Quant l’amant, les yeux sur les fesses et les mains un peu partout, on devine
qu’il est très affairé. Et en fait les voilà enlacés échangés caressés.
Si donc la réalité montrée dans le tableau est
difficilement lisible, ce n’est pas par déni de réalité, mais bien parce que
Picasso donne à voir en un seul tableau ce que d’autres ne pourraient montrer
qu’en 4 ou 5.
- Mais Picasso ne serait pas lui-même si, en plus
d’exhiber une réalité totale, il ne se livrait pas à une recherche esthétique.

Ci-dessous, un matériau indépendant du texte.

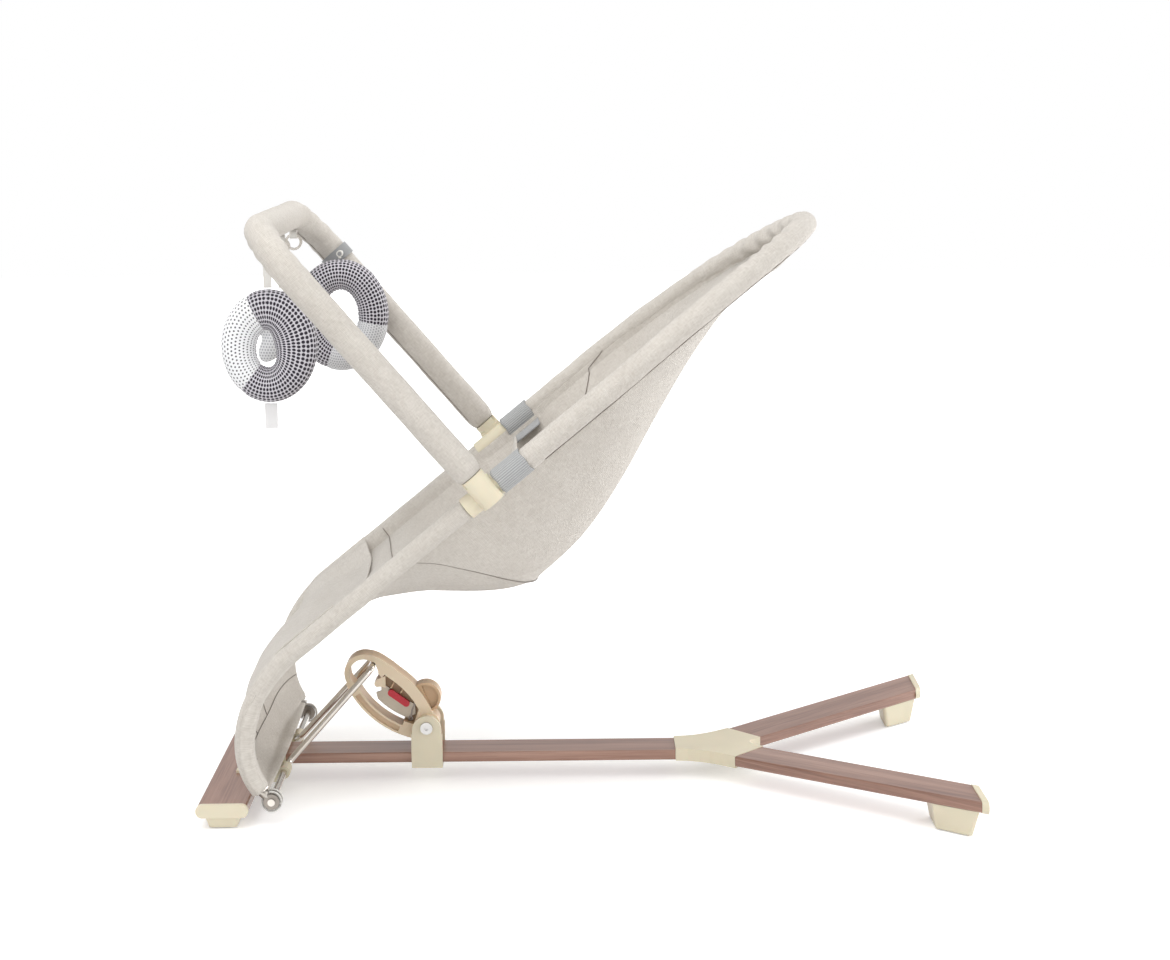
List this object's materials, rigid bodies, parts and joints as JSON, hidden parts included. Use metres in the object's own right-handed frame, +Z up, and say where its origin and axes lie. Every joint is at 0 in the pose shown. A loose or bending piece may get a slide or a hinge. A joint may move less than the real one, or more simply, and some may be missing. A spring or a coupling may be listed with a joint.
{
  "type": "bouncer seat",
  "caption": "Baby bouncer: reclined fabric seat on a bent steel tube frame over a forked wooden base, with a recline lever and a removable toy bar.",
  "frame": {"origin": "on the floor, below the middle of the base's bounding box", "axes": "+X from the foot end to the head end, +Y across the seat, +Z up"},
  "size_m": [0.784, 0.522, 0.6122],
  "materials": {
    "walnut": "satin oiled",
    "cream_plastic": "fine matte",
    "lever_plastic": "fine matte",
    "nickel": "polished",
    "steel_tube": "satin",
    "plate": "satin",
    "dark_wire": "dark",
    "red_plastic": "gloss",
    "pad_rubber": "matte",
    "cover_fabric": "woven",
    "webbing": "ribbed",
    "toy_fabric": "dotted",
    "star_fabric": "brushed",
    "white_tape": "plain"
  },
  "bodies": {
    "base": {"front_bar": "walnut", "spine_bar": "walnut", "rear_leg_left": "walnut", "rear_leg_right": "walnut", "fork_joint": "cream_plastic", "front_joint": "cream_plastic", "front_cap_left": "cream_plastic", "front_cap_right": "cream_plastic", "rear_cap_left": "cream_plastic", "rear_cap_right": "cream_plastic", "front_foot_left": "cream_plastic", "front_foot_right": "cream_plastic", "rear_foot_left": "cream_plastic", "rear_foot_right": "cream_plastic", "foot_pads": "pad_rubber", "base_screws": "nickel", "lever_bracket": "cream_plastic", "lever_bolt": "nickel"},
    "rod_frame": {"spring_rod": "nickel"},
    "lever": {"lever_frame": "lever_plastic", "notch_plate": "plate", "lever_spring": "dark_wire"},
    "lock": {"lock_slider": "red_plastic"},
    "seat": {"lower_rail_left": "steel_tube", "lower_rail_right": "steel_tube", "head_bow": "steel_tube", "socket_left": "cream_plastic", "socket_right": "cream_plastic", "rail_end_left": "cream_plastic", "rail_end_right": "cream_plastic", "lower_sleeve_left": "cover_fabric", "lower_sleeve_right": "cover_fabric", "bow_sleeve": "cover_fabric", "hammock": "cover_fabric", "foot_panel": "cover_fabric", "restraint_panel": "cover_fabric", "strap_left": "webbing", "strap_right": "webbing"},
    "toy_bar": {"toy_bar_tube": "steel_tube", "toy_bar_sleeve": "cover_fabric", "toy_bar_plugs": "cream_plastic", "toy_rings": "nickel", "ring_tabs": "cover_fabric", "far_arm_loop": "webbing"},
    "near_ring": {"near_ring_toy": "toy_fabric", "near_ring_strap": "white_tape", "near_ring_tag": "white_tape"},
    "star": {"star_toy": "star_fabric", "star_strap": "white_tape"},
    "far_ring": {"far_ring_toy": "toy_fabric", "far_ring_strap": "white_tape"}
  },
  "joints": [
    {"name": "recline", "type": "hinge", "parent": "base", "child": "rod_frame", "pos_m": [-0.317, 0, 0.025], "axis": [0, 1, 0], "range_deg": [0, 10]},
    {"name": "lever_turn", "type": "hinge", "parent": "base", "child": "lever", "pos_m": [-0.169, 0, 0.0595], "axis": [0, 1, 0], "range_deg": [0, 24]},
    {"name": "lock_slide", "type": "slide", "parent": "lever", "child": "lock", "axis": [0.809, 0, -0.5878], "range_m": [0, 0.004], "stiffness_N_per_m": 500, "springref_m": -0.002},
    {"name": "bounce", "type": "hinge", "parent": "rod_frame", "child": "seat", "pos_m": [-0.317, 0, 0.025], "axis": [0, 1, 0], "range_deg": [0, 11], "stiffness_Nm_per_rad": 100, "springref_deg": -5.73},
    {"name": "toy_bar_lift", "type": "slide", "parent": "seat", "child": "toy_bar", "axis": [-0.6521, 0, 0.7581], "range_m": [0, 0.05]},
    {"name": "near_ring_swing", "type": "hinge", "parent": "toy_bar", "child": "near_ring", "pos_m": [-0.31618, -0.092, 0.56951], "axis": [0, 1, 0], "range_deg": [-40, 40]},
    {"name": "star_swing", "type": "hinge", "parent": "toy_bar", "child": "star", "pos_m": [-0.31618, 0.032, 0.56951], "axis": [0, 1, 0], "range_deg": [-40, 40]},
    {"name": "far_ring_swing", "type": "hinge", "parent": "toy_bar", "child": "far_ring", "pos_m": [-0.2667, 0.1565, 0.55251], "axis": [0, 1, 0], "range_deg": [-40, 12]}
  ],
  "couplings": [
    {"joint": "lever_turn", "follows": "recline", "ratio": 2.4}
  ]
}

Le tableau reproduit ci-dessus le montre : il s’agit d’une œuvre dont
l’aspect purement formel porte la marque d’un style tout à fait reconnaissable,
d’une esthétique qu’on peut décrire et déduire d’autres œuvres de la même
époque.
- C’est d’ailleurs cela qui désoriente le spectateur naïf
qui recherche dans un tableau une image représentant la réalité des choses, un
peu comme une photographie prise sans recherche particulière. Lorsque dans une
exposition Picasso on montre les esquisses successives d’un même tableau, le
public est décontenancé : les premières esquisses nous donnent une image lisible
de la réalité. Bon nombre de gens diraient volontiers : « Ça, c’est
beau – Restons-en là ! ». Mais non ! Picasso fait ensuite 5 ou 6
esquisses différentes qui toutes concassent et déconstruisent l’image pour en
faire ressortir des lignes de force nouvelles, des volumes nouveaux, des
agencements inédits. Et Des yeux sur les
fesses et des mains un peu partout.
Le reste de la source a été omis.